Wednesday, May 31, 2017

What If?

Found this on Medium. It's so perfect I have to share it. Thank you Annie Fahy for writing perfect, lovely truth. For any of my friends reading this, this is what I wish for us.

What if you came over
Instead of the blinking word,
we could have tea
In the backyard
with the sun?
The gold finches are here
Glimmering brilliance and wonder.
What if we listened together
To the locks within that lift
the flow of blood
From heart to head,
like the Panama Canal
so that the head knows:
what makes a life worth living?
The head could load
it’s frantic thoughts
into the belly
of the rocket
bound for Mars.
We could share this
tea, sun and birds;
Heartbeats and breath
fragrant tea and gardenia,
our thoughts part of the flow
of breath and blood.
Moments organized
for our pleasure
~ ~ ~ ~
All rights belong to annie fahy ©2017

Sunday, May 1, 2016

Elusive Progress

When I was a student of  the Japanese martial art Aiki Jujitsu I was  a terrible student for many many months.
I was slower learning than the other students, and the harder I tried, the more angry I got with myself when I couldn't learn the techniques or keep pace with the moves we were learning in class.

My sparring partner was often Udeziah Hasiki, a brown belt who was the most fluid and adept practitioner in our class. Ude could see my frustration and how my self doubt and criticism affected me. One night, when I we'd practiced a complex set of moves which I hadn't quite gotten right I was exasperated with myself. The soft spoken man held my shoulders, "Mahrtee," he said solemnly. "You ARE i m p r o v i n g. But you, you cahn not see the improvement because you are in the meedle of eet so you cahn not see eet, but we," he touched his chest, "We cahn see eet." He held my gaze to be sure I took in his words.

I could have thrown my arms around Udi. It was one of the wisest and most sensitive things anyone ever said to me.

Ude ended up having to drop out of the dojo because of work and family issues. After years of training hard I went on to earn my black belt. When our Sensei tied that belt around my waist, I had tears in my eyes and  heart for Ude. Without him cheering on my spirit when it did not know its own strength and its own gains, I would not have received such an honour. I would have defeated myself first and not achieved one of the things of which I most proud.

So to you who  struggles to see their own gain, or power, or strength, I say, "You are in the middle of the improvement. You can not see it because you are in the middle of it. But we, we can see it."

Friday, October 23, 2015

Who am I without You?

Enjoyed an enlightening walk and talk with my pal Maegan yesterday. She's a psychologist, the mom of one of my favourite kiddos, and a great, intuitive listener. Earlier, she had adroitly observed me cleaning up after arranging some flowers for a friend in anticipation that my life partner, Dave, would not appreciate the flowers or the mess.

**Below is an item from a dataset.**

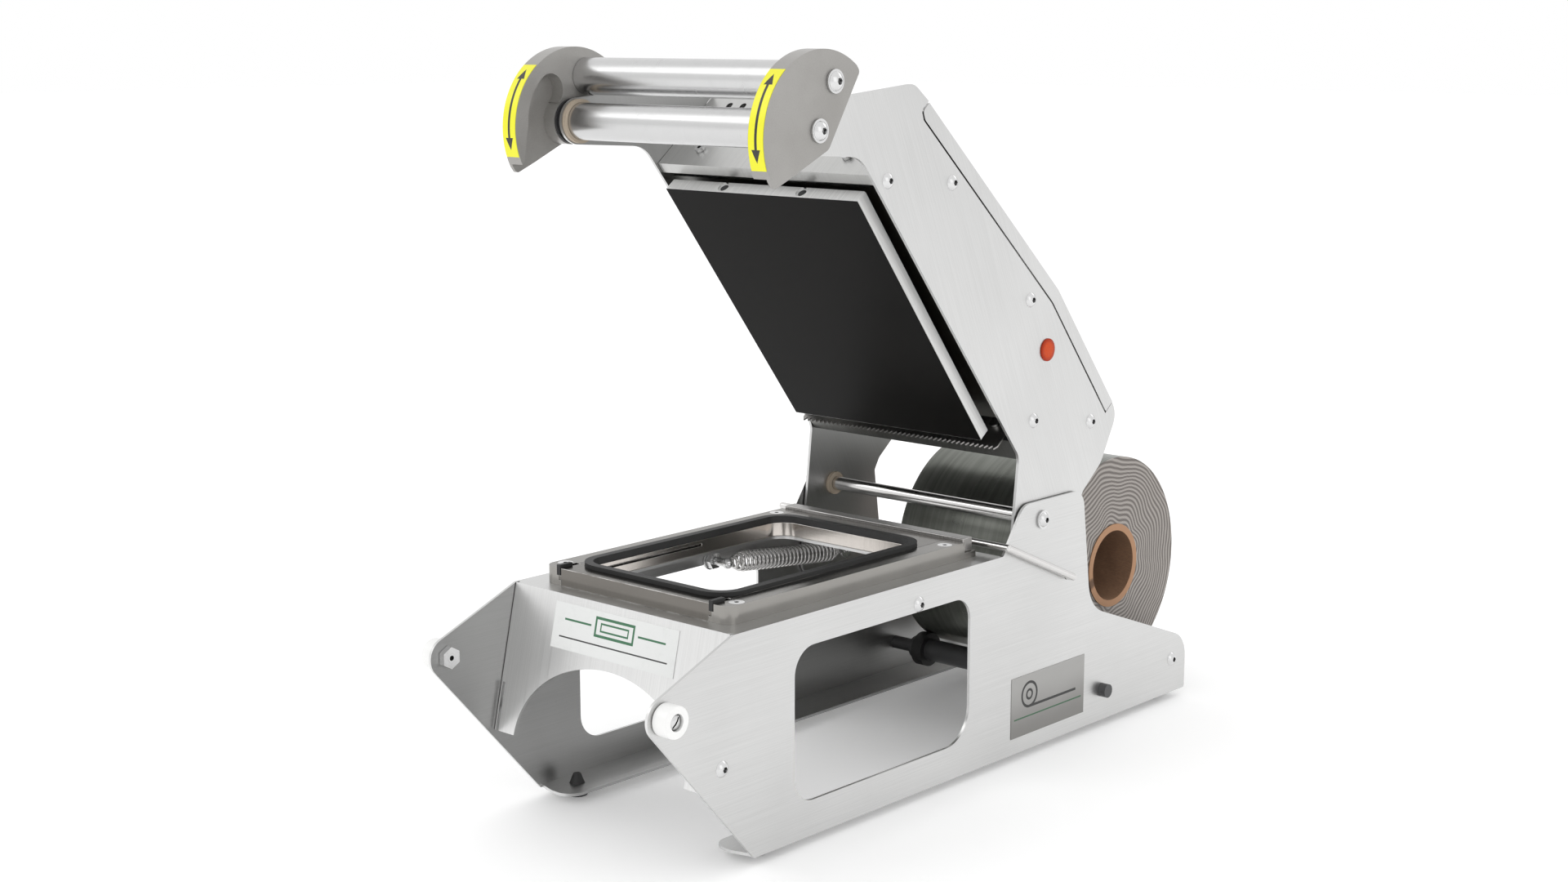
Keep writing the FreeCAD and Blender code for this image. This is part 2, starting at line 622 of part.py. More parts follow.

She pointed out that while some accommodation of others' needs is an important part of relating, one can over do it. And I, it seemed was over-accommodating. I was paying so much attention to what my partner needs/needed, that I reduced myself in the process. Hmmm, that would explain the sadness I had been experiencing. The resistance and friction with myself, and that whiff of resentment toward my sweetie.

"What's the antidote?" I asked Maegan.
"Knowing what you want." Silence from me, then the  effervescence of awareness bubbling up from my red shoes to my curly haired head. Ahhhhh. THAT explains a lot.
"You're probably stifling your creativity so that you don't mess up your house." said the divine Miss M. Of course! THAT'S IT. I have so many projects in my head but nowhere for the creative kaboom to happen without making a shambles of the home Dave and I share. He likes it tidy. So do I but I guess...

Other people's messes are always messier than our own. Or feel less tolerable to live with anyhow.

I've had a  day to reflect, and having spent a great coffee chat with my new friend, Justin, I would reshape that awareness to say, I haven't embodied what I want. My body knows that it wants to move and conjure, but the rest of me is being just too accommodating. Time to make a workshop space in the garage. Girl Cave here I come!

Thursday, September 24, 2015

On Facebook today I stumbled on a force of nature: Andrea Balt. Thank you Michelle Kiist for introducing me to her! I was drawn by this quote--I mean who can resist the word "weirdness":

I was then lured in by 11 Super Powers You Didn't Know You Had. #2 spoke to me and I want to work it into a collage for my office wall so that my coachees will see it behind me during our sessions:

"2. The Power of Choice. You don’t work for anyone other than your higher self. Other hierarchies are just imitation. Slavery begins in the mind and it consists in choosing to believe that you have no choice. Choice is the on/off button of our power. Every second of our life is really, just a choice to live it one way or another. There is no ultimate reality. We choose that reality time after time, based on one belief or another, which we also have the power to choose or un-choose.
The molten lava at the heart of life is nothing but raw energy. It’s up to us the way we let it burn us." Andrea Balt.
Wow. That's a good mini manifesto! Choose consciously.

Thursday, September 17, 2015

My nephew, who received his drivers license last year, just gave the speech of a lifetime. It was delivered to his fellow upper-classmates at Appleby College, but really, its wisdom has a place in any classroom or boardroom. Just substitute, "this place" or "your life" any time he says Appleby and see if I'm not right.

You don't have to be a proud aunt to cry at the simple beauty of this message do you?
Ok, maybe you do, but lemme tell you I'm so proud of the person he has become. Now, when you open the door, say "Hi" and introduce yourself. The world will feel a whole lot friendlier.